The measure contradicts a few bills that have been filed in order to ban or regulate the use of E-cigarettes as its adverse of good effects on a person’s health remain inconclusive.

IN House Bill No. 3330 or the proposed Vaporized Nicotine Product Regulation Act of 2016, Ako Bicol Representatives Rodel Batocabe, Alfredo Garbin Jr. and Christopher Co called for regulatory measures that would restrict vaping or use of E-cigarettes.

Authors said E-cigarette products should be registered with the Department of Trade and Industry prior to distribution even as they warned various “dangers” including the inhalation of chemicals and possible explosion of vaping device batteries.

In HR 1885, Bravo and Tejada noted that despite government’s compliance with the Framework Convention on Tobacco Control and World Health Organization anti-tobacco measures, “people still fin a way to smoke.”

“E-cigarettes offer an alternative. It is based on the idea of harm reduction: we can help smokers to switch from cigarettes to products that reduce the risks of smoking,” HR 1885 explained.

Authors noted that public health experts believe that smokers who switch to “combustion-free products” can substantially reduce smoking addiction and the accompanying risks of developing various health threats such as cancer and other lung problems.

They cited a study conducted on 800 patients by the Harvard School of Public health and the University of Massachusetts pointing out that nicotine replacement therapies such as patches and chewing gums “do not help smokers quit smoking.”

“Public Health England observed that since e-cigarettes were introduced to the market, smoking prevalence among adults and youth has declined, disputing claims that e-cigarettes are renormalizing smoking, and surfacing reasonable possibility that their presence has contributed o further declines in smoking or denormalization,” HR 1885 stated.

It also noted that the Royal College of Physicians has recommended nicotine regulation to be “designed to make e-cigarette products a more attractive, available and affordable option for smokers than cigarettes.”

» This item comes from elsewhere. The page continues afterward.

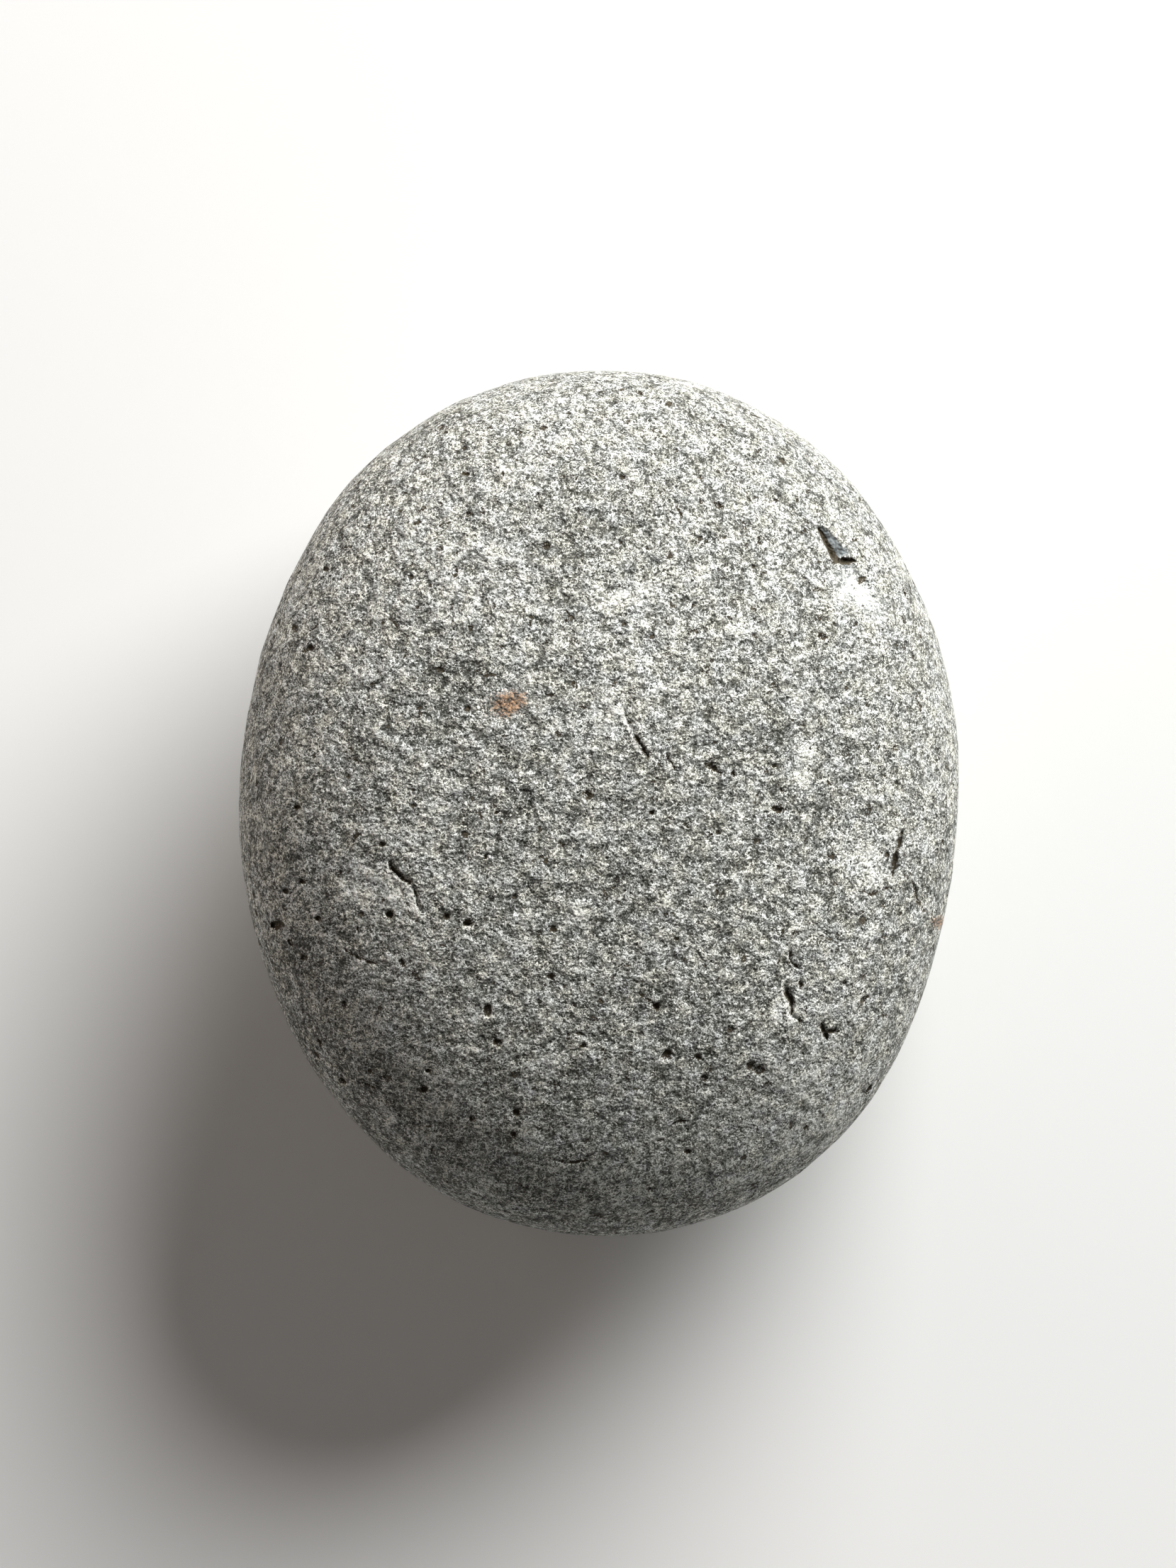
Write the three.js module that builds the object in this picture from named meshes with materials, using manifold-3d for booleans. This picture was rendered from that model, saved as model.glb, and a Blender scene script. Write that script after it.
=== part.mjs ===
// A worn, egg-shaped pebble of grey speckled stone, lying on its broad underside.
// +Z is up, +Y runs along the pebble and +X across it. The origin is under the middle of the
// pebble, on the ground, and every size is in millimetres.
import * as THREE from 'three';
import { mergeVertices } from 'three/addons/utils/BufferGeometryUtils.js';
import Module from 'manifold-3d';

// Driving dimensions
const WIDTH = 31.6;
const LENGTH = 38.0;
const FACE_RISE = 9.5; // the domed top, above the widest outline
const BELLY_DROP = 10.5; // the underside, below the widest outline
const REST_CUT = 0.22; // worn off the underside, which leaves the flat spot it rests on
const FULLNESS = 2.3; // 2 is an ellipsoid, and more makes flatter faces and rounder shoulders
const LEAN = 0.12; // how far the widest outline drops for each millimetre from left to right
const LUMP = 0.08; // height of each of the broad, gentle swells
const CELLS = 22; // cells along each edge of the cube that the skin is wrapped from

// How far the outline strays from an ellipse: [lobes around it, height, angle of a lobe in degrees]
const OUTLINE_LOBES = [[3, 0.07, 47], [4, 0.11, 38], [6, 0.05, 6]];

// Broad swells: [wavelength across, wavelength along, phase in radians]
const SWELLS = [[17, 29, 0.4], [-21, 15, 1.9], [44, -13, 3.1]];

// Pits in the top: [x, y, length, width, depth, turn of the length from +X in degrees]
const PITS = [
  [9.85, 11.4, 2.0, 0.75, 0.55, 100], [10.55, 10.75, 1.1, 0.55, 0.4, -8], [11.1, 9.4, 2.9, 1.0, 0.3, -50],
  [13.95, -4.15, 1.4, 1.0, 0.2, 70], [-14.08, -5.37, 0.55, 0.5, 0.25, 0], [-9.15, -4.76, 0.5, 0.4, 0.25, 0],
  [-5.76, -5.23, 0.6, 0.35, 0.2, 0], [-5.04, -2.26, 0.5, 0.3, 0.2, 25], [-13.03, -3.41, 0.4, 0.35, 0.2, 0],
  [-7.66, -12.45, 0.45, 0.4, 0.2, 0], [-3.67, -13.37, 0.4, 0.35, 0.2, 0], [2.3, -8.71, 0.7, 0.35, 0.25, -20],
  [2.24, -0.42, 0.35, 0.35, 0.2, 0], [7.67, -0.33, 0.55, 0.3, 0.2, 0], [-5.75, 12.5, 0.4, 0.35, 0.2, 0],
  [-11.97, 10.1, 0.4, 0.35, 0.2, 0], [-12.6, 6.7, 0.4, 0.3, 0.2, 0], [10.61, -7.79, 0.4, 0.35, 0.2, 0],
];

// Cracks in the top, each as its width and the points that it passes through
const CRACKS = [
  { width: 0.34, points: [[-9.32, -2.41], [-8.89, -3.03], [-8.33, -3.47], [-8.05, -3.97], [-7.87, -4.65]] },
  { width: 0.26, points: [[1.01, 4.12], [1.24, 3.57], [1.42, 2.75], [1.97, 2.02]] },
  { width: 0.28, points: [[13.08, -1.25], [12.87, -2.08], [12.74, -2.91], [12.72, -3.29]] },
  { width: 0.24, points: [[8.19, -6.24], [8.33, -6.88], [8.65, -7.2], [8.69, -7.7]] },
  { width: 0.28, points: [[8.01, -7.79], [8.14, -8.25], [8.33, -9.21], [8.65, -9.48]] },
  { width: 0.28, points: [[9.6, -9.53], [9.74, -9.89], [9.88, -10.35]] },
  { width: 0.22, points: [[-11.04, -6.6], [-10.27, -6.87], [-9.54, -7.07], [-8.33, -6.79]] },
];

const PIT_SEGMENTS = 10;
const PIT_RINGS = 6;
const CRACK_SIDES = 6;
const CRACK_STEP = 0.35;
const NORMAL_STEP = 0.05;
const GROUND_BLOCK = 60;

/** Distance from the middle to the widest outline: an ellipse with a few low lobes. */
function outlineRadius(angle) {
  const ellipse = 1 / Math.hypot(Math.cos(angle) / (WIDTH / 2), Math.sin(angle) / (LENGTH / 2));
  const stray = OUTLINE_LOBES.reduce(
    (sum, [lobes, height, at]) => sum + height * Math.cos(lobes * (angle - THREE.MathUtils.degToRad(at))), 0);
  return ellipse + stray;
}

/** Height of the broad swells at a place seen from above. */
function swell(x, y) {
  return LUMP * SWELLS.reduce(
    (sum, [across, along, phase]) => sum + Math.sin(2 * Math.PI * (x / across + y / along) + phase), 0);
}

/** Height of the skin at (x, y), where dome goes from 0 at the outline to 1 at the middle. */
function skinHeight(x, y, dome, isTop) {
  const swells = dome * swell(x, y);
  return isTop
    ? FACE_RISE * dome - LEAN * x + swells
    : -BELLY_DROP * dome - LEAN * x * (1 - dome * dome) + swells * (1 - dome);
}

/** Height of the domed top at (x, y), measured from the middle of the widest outline. */
function topHeight(x, y) {
  const out = Math.hypot(x, y) / outlineRadius(Math.atan2(y, x));
  return skinHeight(x, y, (1 - Math.min(out, 1) ** FULLNESS) ** (1 / FULLNESS), true);
}

/** A point on the skin, found by going out from the middle along a direction. */
function skinPoint(direction) {
  const { x, y, z } = direction;
  const level = Math.hypot(x, y) / outlineRadius(Math.atan2(y, x));
  const depth = z > 0 ? FACE_RISE : BELLY_DROP;
  const reach = (level ** FULLNESS + (Math.abs(z) / depth) ** FULLNESS) ** (-1 / FULLNESS);
  const dome = (Math.abs(z) / depth) * reach;
  return new THREE.Vector3(x * reach, y * reach, skinHeight(x * reach, y * reach, dome, z > 0));
}

/** The whole skin: a cube's grid blown out to the pebble, with cells of nearly equal size. */
function skinGeometry() {
  const geometry = new THREE.BoxGeometry(2, 2, 2, CELLS, CELLS, CELLS);
  const position = geometry.getAttribute('position');
  const bow = (value) => Math.tan(value * Math.PI / 4);
  const direction = new THREE.Vector3();
  for (let i = 0; i < position.count; i += 1) {
    direction.set(bow(position.getX(i)), bow(position.getY(i)), bow(position.getZ(i))).normalize();
    direction.multiply(new THREE.Vector3(WIDTH / 2, LENGTH / 2, FACE_RISE));
    position.setXYZ(i, ...skinPoint(direction).toArray());
  }
  return geometry;
}

/** Turn that takes +Z to the outward normal of the top at (x, y). */
function topTurn(x, y) {
  const slopeX = (topHeight(x + NORMAL_STEP, y) - topHeight(x - NORMAL_STEP, y)) / (2 * NORMAL_STEP);
  const slopeY = (topHeight(x, y + NORMAL_STEP) - topHeight(x, y - NORMAL_STEP)) / (2 * NORMAL_STEP);
  const normal = new THREE.Vector3(-slopeX, -slopeY, 1).normalize();
  return new THREE.Quaternion().setFromUnitVectors(new THREE.Vector3(0, 0, 1), normal);
}

/** The stone that a pit has lost: an ellipsoid lying in the skin. */
function pitGeometry([x, y, length, width, depth, turn]) {
  const geometry = new THREE.SphereGeometry(1, PIT_SEGMENTS, PIT_RINGS);
  geometry.rotateX(Math.PI / 2);
  geometry.scale(length / 2, width / 2, depth);
  geometry.rotateZ(THREE.MathUtils.degToRad(turn));
  geometry.applyQuaternion(topTurn(x, y));
  return geometry.translate(x, y, topHeight(x, y));
}

/** The stone that a crack has lost: a thin six-sided rod laid along the skin. */
function crackGeometry({ width, points }) {
  const onSkin = points.map(([x, y]) => new THREE.Vector3(x, y, topHeight(x, y)));
  const path = new THREE.CatmullRomCurve3(onSkin);
  const section = new THREE.Shape();
  section.absarc(0, 0, width / 2, 0, 2 * Math.PI);
  const steps = Math.ceil(path.getLength() / CRACK_STEP);
  return new THREE.ExtrudeGeometry(section, { extrudePath: path, steps, curveSegments: CRACK_SIDES / 2 });
}

/** The ground: a block whose top is level with the flat rest spot. */
function groundGeometry() {
  const geometry = new THREE.BoxGeometry(GROUND_BLOCK, GROUND_BLOCK, GROUND_BLOCK);
  return geometry.translate(0, 0, -GROUND_BLOCK / 2 - BELLY_DROP + REST_CUT);
}

const wasm = await Module();
wasm.setup();

/** A three.js geometry as a solid that can be cut. */
function toSolid(geometry) {
  const bare = geometry.clone();
  bare.deleteAttribute('normal');
  bare.deleteAttribute('uv');
  const merged = mergeVertices(bare, 1e-4);
  const vertProperties = new Float32Array(merged.getAttribute('position').array);
  const triVerts = new Uint32Array(merged.getIndex().array);
  return new wasm.Manifold(new wasm.Mesh({ numProp: 3, vertProperties, triVerts }));
}

/** A cut solid as a three.js geometry again. */
function toGeometry(solid) {
  const mesh = solid.getMesh();
  const geometry = new THREE.BufferGeometry();
  geometry.setAttribute('position', new THREE.BufferAttribute(mesh.vertProperties, mesh.numProp));
  geometry.setIndex(new THREE.BufferAttribute(mesh.triVerts, 1));
  return geometry;
}

/** The pebble, cut flat underneath, pitted and cracked on top, and set down on the ground. */
function stoneGeometry() {
  const lost = [...PITS.map(pitGeometry), ...CRACKS.map(crackGeometry), groundGeometry()];
  const solid = lost.reduce((left, geometry) => left.subtract(toSolid(geometry)), toSolid(skinGeometry()));
  const geometry = toGeometry(solid);
  geometry.computeBoundingBox();
  const { min, max } = geometry.boundingBox;
  geometry.translate(-(min.x + max.x) / 2, -(min.y + max.y) / 2, -min.z);
  geometry.scale(WIDTH / (max.x - min.x), LENGTH / (max.y - min.y), 1);
  geometry.computeVertexNormals();
  return geometry;
}

const stoneMaterial = new THREE.MeshStandardMaterial({ color: 0x9a9a92, roughness: 0.85, metalness: 0 });
const stone = new THREE.Mesh(stoneGeometry(), stoneMaterial);
stone.name = 'stone';

const pebble = new THREE.Group();
pebble.add(stone);

export default pebble;
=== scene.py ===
"""A worn, egg-shaped pebble of grey speckled stone, lying on a pale studio floor.

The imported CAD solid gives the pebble's place and size. This script lays a fine skin over it, with
the knocks, pits and cracks of a pebble that a river has rolled, and gives it the felted grey and
white grain of the stone. Sizes inside the pebble's own classes are in millimetres.
"""

import logging
import math
from collections.abc import Mapping, Sequence
from dataclasses import dataclass, field
from enum import Enum

import bmesh
import bpy
import numpy as np
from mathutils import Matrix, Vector


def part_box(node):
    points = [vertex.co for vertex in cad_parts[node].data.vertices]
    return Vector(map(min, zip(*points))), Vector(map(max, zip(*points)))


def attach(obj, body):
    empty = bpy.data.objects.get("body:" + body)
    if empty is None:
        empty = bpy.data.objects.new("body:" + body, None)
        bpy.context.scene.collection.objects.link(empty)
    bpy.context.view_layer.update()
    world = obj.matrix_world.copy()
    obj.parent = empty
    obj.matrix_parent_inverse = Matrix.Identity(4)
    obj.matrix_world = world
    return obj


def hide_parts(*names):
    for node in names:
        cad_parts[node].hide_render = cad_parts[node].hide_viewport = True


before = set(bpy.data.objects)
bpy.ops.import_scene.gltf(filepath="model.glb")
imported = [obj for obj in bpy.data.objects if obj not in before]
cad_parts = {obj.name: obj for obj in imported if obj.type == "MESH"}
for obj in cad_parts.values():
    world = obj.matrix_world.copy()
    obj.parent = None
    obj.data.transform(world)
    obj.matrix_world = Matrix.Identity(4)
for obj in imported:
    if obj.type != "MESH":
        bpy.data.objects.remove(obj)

LOG = logging.getLogger("pebble")
MM = 0.001
STONE_NODE = "stone"

Array = np.ndarray
Place = tuple[float, float]
Tree = bpy.types.NodeTree
Socket = bpy.types.NodeSocket


# ---------------------------------------------------------------- numbers and noise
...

Bravo and Tejada also cited the statement of Kevin Fenton, England’s national director of the Health and Well-being Agency that vaping “is much less harmful than smoking and that e-cigarettes are helping many smokers quit.”

“The Philippines can benefit from learning from the experience and studies in the United Kingdom which is at the forefront of smoking harm reduction exercises,” the House resolution stressed.